RECOMMENDATION 2 The Committee recommends that the Constitution Act should be amended to provide that where a bill contains a provision which expressly declares its Intention to repeal, alter or vary s.85 of the Constitution Act, the Minister responsible for the bill shall table a document during the second reading speech setting out in detail the reasons justifying the adoption of that course. In the absence of such a statement, the provision(s) In question, though not the bill as a whole, shall be void.

Two minor points should be noted at this stage concerning the above recommendation. First, the reference to a provision which expressly declares its intention to repeal, alter or vary s.85 anticipates Recommendation 3, which appears on page 21 of this report. Recommendations 2 and 3 must therefore be read and understood together. Secondly, the reference to the voidness of the provision operating upon s. 85, but not the remainder of the bill, anticipates Recommendation 10 appearing on page 33. This recommendation deals with the whole question of voidness in relation to bills dealing with the jurisdiction of the Supreme Court, and for this reason, the matter will not be raised here. Reference should thus be made to the section of the report accompanying Recommendation 10.
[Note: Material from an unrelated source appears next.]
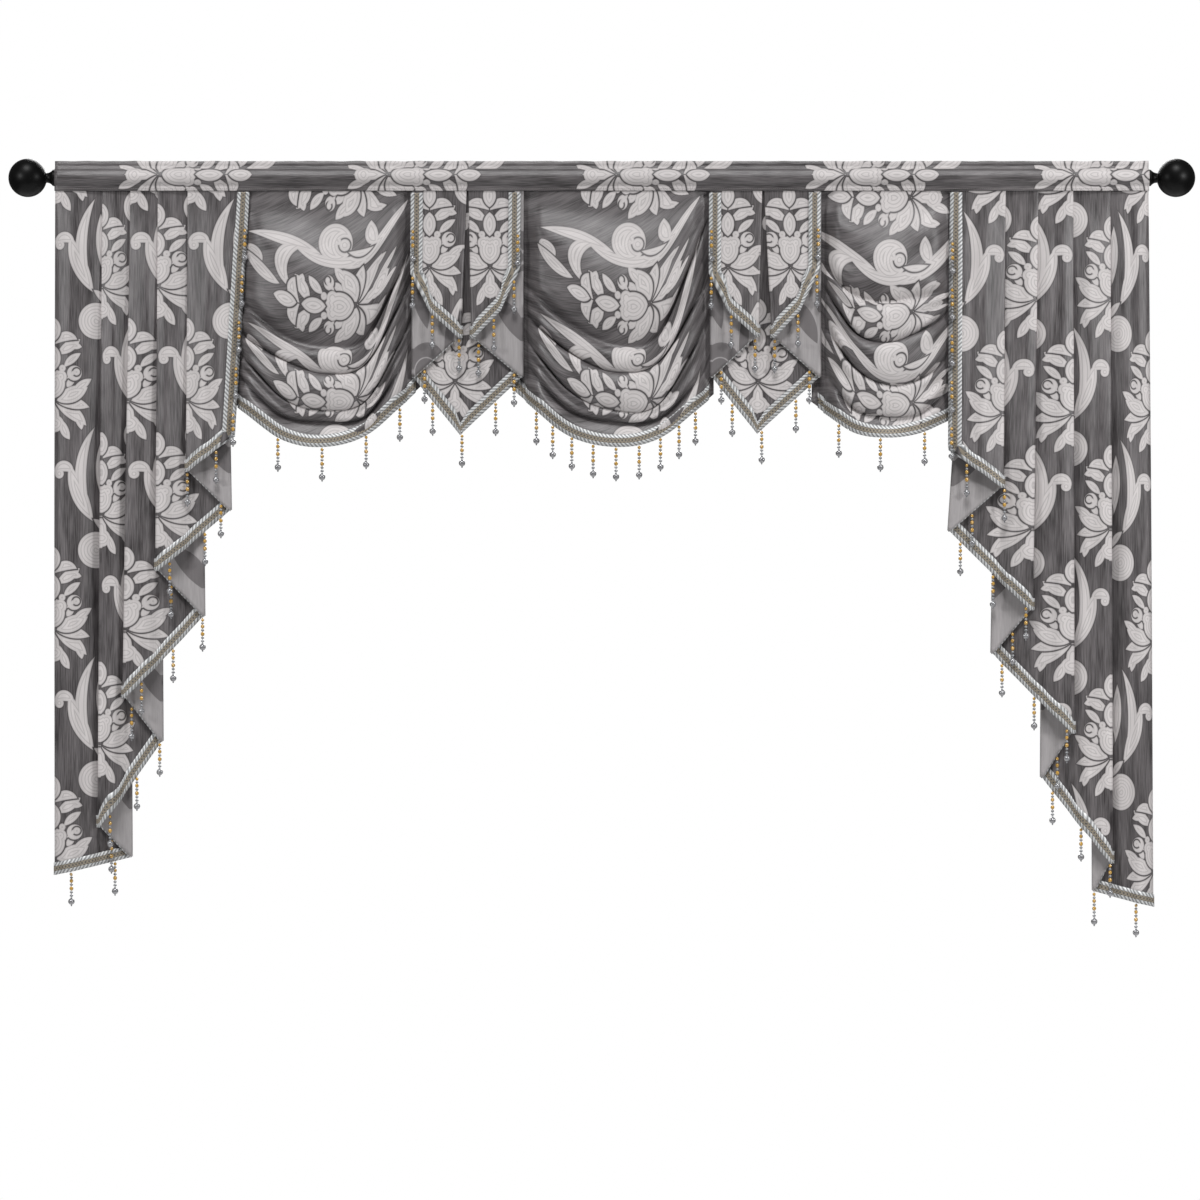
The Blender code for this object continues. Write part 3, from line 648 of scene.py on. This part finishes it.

2.7 SUMMARY OF COMMITTEE'S VIEWS ON THE ENTRENCHMENT OF SECTION 85

The Committee fully supports the entrenchment by absolute majority of the jurisdiction of the Supreme Court conferred by s.85, as involving a recognition of the fundamental constitutional principle of the Rule of Law. This is the Committee's basic finding, and regardless of the implementation or rejection of any of the Committee's other recommendations, this view is the foundation of the Committee's report.